The Buddha has thirty-two marks; the Buddha has no marks. Form is emptiness; emptiness is form. Because it exists, it doesn’t; because it doesn’t, it does.(5) As DRBU Professor Doug Powers often emphasizes, countless contradictions such as these, especially in Chan/Zen, can be understood as devices to stop the mind so that we can see the gap, the moment, before it starts again. Or they may be acknowledgements of that ground of awareness where distinctions cease.(6)
So much for the one who sees. But what about the seen?
A monk asked, “What is the Buddha within the city?”

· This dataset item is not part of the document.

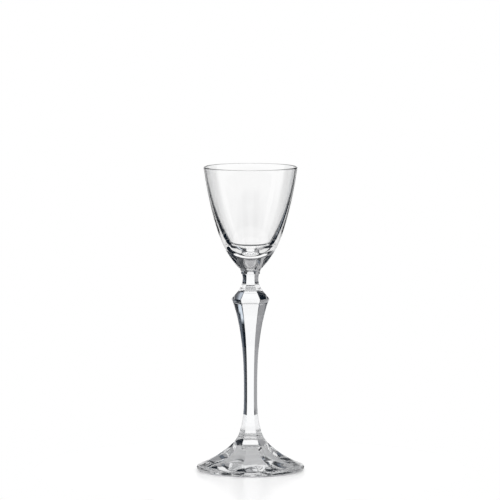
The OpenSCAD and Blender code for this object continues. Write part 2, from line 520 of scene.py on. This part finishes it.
def above(tree, height, low, high, under, over):
    """The colour under a height and the one over it, blended between low and high in degrees."""
    share = tree.nodes.new("ShaderNodeMapRange")
    share.inputs["From Min"].default_value = math.sin(math.radians(low))
    share.inputs["From Max"].default_value = math.sin(math.radians(high))
    tree.links.new(height, share.inputs["Value"])
    both = tree.nodes.new("ShaderNodeMix")
    both.data_type = "RGBA"
    tree.links.new(share.outputs["Result"], both.inputs["Factor"])
    for socket, colour in ((both.inputs[6], under), (both.inputs[7], over)):
        if isinstance(colour, tuple):
            socket.default_value = (*colour, 1)
        else:
            tree.links.new(colour, socket)
    return both.outputs[2]


def seen(tree, rays):
    """1 for rays from the camera, reflections and the glass, which all see the same, and 0 for others."""
    total = rays.outputs["Is Camera Ray"]
    for kind in ("Is Glossy Ray", "Is Transmission Ray"):
        both = tree.nodes.new("ShaderNodeMath")
        both.operation = "ADD"
        both.use_clamp = True
        tree.links.new(total, both.inputs[0])
        tree.links.new(rays.outputs[kind], both.inputs[1])
        total = both.outputs[0]
    return total


def product(tree, a, b):
    """One value times another. b may be a socket or a number."""
    node = tree.nodes.new("ShaderNodeMath")
    node.operation = "MULTIPLY"
    tree.links.new(a, node.inputs[0])
    if isinstance(b, float):
        node.inputs[1].default_value = b
    else:
        tree.links.new(b, node.inputs[1])
    return node.outputs[0]


def make_floor():
    """A round white table top, the same for the camera and the glass."""
    mesh = bpy.data.meshes.new("floor")
    angles = [2 * math.pi * i / FLOOR_STEPS for i in range(FLOOR_STEPS)]
    points = [(FLOOR_R * math.cos(a), FLOOR_R * math.sin(a), FLOOR_Z) for a in angles]
    mesh.from_pydata(points, [], [tuple(range(FLOOR_STEPS))])
    floor = add_object("floor", mesh)
    material, tree, output = new_material("floor_white")
    shader = tree.nodes.new("ShaderNodeBsdfPrincipled")
    shader.inputs["Base Color"].default_value = (*FLOOR_COLOUR, 1)
    shader.inputs["Roughness"].default_value = FLOOR_ROUGHNESS
    shader.inputs["Emission Color"].default_value = (*WHITE, 1)
    lift = product(tree, seen(tree, tree.nodes.new("ShaderNodeLightPath")), FLOOR_LIFT)
    tree.links.new(lift, shader.inputs["Emission Strength"])
    tree.links.new(shader.outputs["BSDF"], output.inputs["Surface"])
    mesh.materials.append(material)


def share_round(tree, axes):
    """The direction round the glass, from 0 at -180 degrees to 1 at 180."""
    angle = tree.nodes.new("ShaderNodeMath")
    angle.operation = "ARCTAN2"
    tree.links.new(axes.outputs["X"], angle.inputs[0])
    tree.links.new(axes.outputs["Y"], angle.inputs[1])
    share = tree.nodes.new("ShaderNodeMapRange")
    share.inputs["From Min"].default_value = -math.pi
    share.inputs["From Max"].default_value = math.pi
    tree.links.new(angle.outputs[0], share.inputs["Value"])
    return share.outputs["Result"]


def background(tree, colour):
    """A background in this colour, which may be a socket."""
    node = tree.nodes.new("ShaderNodeBackground")
    if isinstance(colour, tuple):
        node.inputs["Color"].default_value = (*colour, 1)
    else:
        tree.links.new(colour, node.inputs["Color"])
    return node.outputs["Background"]


def make_sky():
    """The panels, seen alike by the camera, reflections and the glass, and plain white for other light."""
    world = bpy.data.worlds.new("studio")
    bpy.context.scene.world = world
    world.use_nodes = True
    tree = world.node_tree
    tree.nodes.clear()
    place = tree.nodes.new("ShaderNodeTexCoord")
    axes = tree.nodes.new("ShaderNodeSeparateXYZ")
    tree.links.new(place.outputs["Generated"], axes.inputs["Vector"])
    share = share_round(tree, axes)
    whole = GROUND
    for low, high, (left, right), behind in BANDS:
        panels = panels_around(tree, share, left + behind + right)
        whole = above(tree, axes.outputs["Z"], low, high, whole, panels)
    rays = tree.nodes.new("ShaderNodeLightPath")
    from_floor = tree.nodes.new("ShaderNodeMapRange")
    from_floor.inputs["To Min"].default_value = 1
    from_floor.inputs["To Max"].default_value = FLOOR_SEES_PANELS
    tree.links.new(rays.outputs["Diffuse Depth"], from_floor.inputs["Value"])
    both = tree.nodes.new("ShaderNodeMixShader")
    tree.links.new(product(tree, seen(tree, rays), from_floor.outputs["Result"]), both.inputs["Fac"])
    tree.links.new(background(tree, WHITE), both.inputs[1])
    tree.links.new(background(tree, whole), both.inputs[2])
    output = tree.nodes.new("ShaderNodeOutputWorld")
    tree.links.new(both.outputs["Shader"], output.inputs["Surface"])


def make_camera():
    data = bpy.data.cameras.new("camera")
    data.lens = CAMERA_LENS
    data.clip_end = FARTHEST
    camera = add_object("camera", data)
    camera.location = CAMERA_PLACE
    camera.rotation_euler = (CAMERA_TILT, 0, 0)
    bpy.context.scene.camera = camera


make_floor()
make_sky()
make_camera()

scene = bpy.context.scene
scene.view_settings.view_transform = "Standard"
scene.cycles.max_bounces = GLASS_BOUNCES
scene.cycles.transmission_bounces = GLASS_BOUNCES
scene.cycles.glossy_bounces = GLOSSY_BOUNCES
scene.cycles.transparent_max_bounces = GLASS_BOUNCES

Dagui said, “In the ten-thousand-person crowd, not leaving signs.”(7)
The Buddha had features, he had characteristics, but nothing remarkable. There were no marks.
Notes:
1. Professor Wallace Matson of UC Berkeley translated the sphere of Platonic ideas, like “chairness,” with the German “Ideen.”
2. Lankavatara Sutra, translated by Red Pine (Berkeley: Counterpoint, 2012), p. 213.
3. DRBU student Caden Hill reminded me of sign language as relevant to this discussion.
4. Martin Heidegger, Discourse on Thinking (New York: Harper Perennial, 1966), p 82. “Regions” as a verb may be a bad English translation of the German, but I like it. I’m indebted to Martin Verhoeven for knowledge of this book.
5. Lankavatara Sutra, Translated by Red Pine (Berkeley: Counterpoint, 2012), p 216.
6. Kittisaro and Thanissara offer a better discussion of these ideas. They write, “The myriad distinctions in our experience of the world seem so obviously real, but that is only the apparent reality…. Form and emptiness seem different, but they are actually ‘not two,’ the differentiation melting into the serene gaze of non dual suchness.” Kittisaro and Thanissara, Listening to the Heart (Berkeley: North Atlantic Books, 2014), p. 167.
7. Andy Ferguson, Zen’s Chinese Heritage: The Masters and Their Teachings (Boston: Wisdom Publications, 2000), p. 402.